Unraveling the molecular structure, spectroscopic properties, and antioxidant activities of new 2,4-dinitrophenylhydrazone derivatives through a comprehensive investigation

The synthesis and characterization of novel 2,4-dinitrophenylhydrazone (2,4-DNPH) derivatives were investigated using a comprehensive combination of experimental and theoretical approaches. Spectroscopic techniques such as 1H NMR, IR, Raman, and UV–Vis were employed to probe the structural and chemical properties of the synthesized compounds. These compounds were tested for their in vitro anti-oxidant activity. All the synthesized derivatives showed good to excellent activities. Density functional theory (DFT) calculations at the B3LYP functional with 6-31G and 6–311++G(d,p) basis sets were performed to reveal the molecular nature of the synthesized derivatives. Conformational analysis confirmed the stability of the optimized structures.
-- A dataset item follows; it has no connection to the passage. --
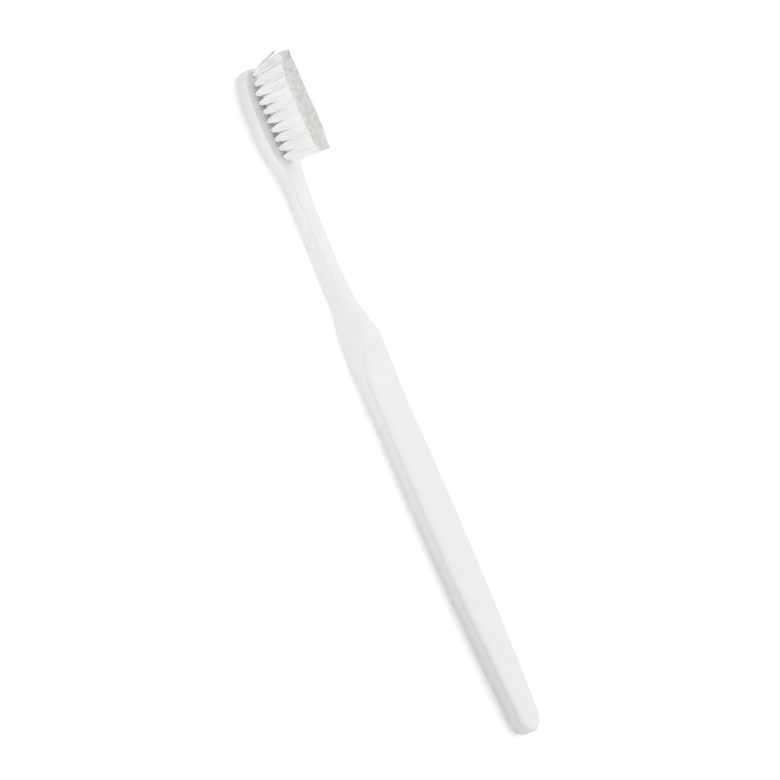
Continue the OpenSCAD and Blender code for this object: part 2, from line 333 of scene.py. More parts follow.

The DFT simulations revealed the presence of hydrogen bonding between the N–H and nitro groups and further explored the charge transfer within the molecule as well as the sites that are favorable for electrophilic and nucleophilic attacks. The frontier molecular orbital (FMO) calculations provided insights into various reactivity parameters, such as ionization potential, electron affinity, electronegativity, chemical hardness, and chemical softness. Overall, this study provides a deeper understanding of the molecular structure, spectroscopic properties, and reactivity of these new 2,4-dinitrophenylhydrazone derivatives, which could have potential applications in the field of biochemistry.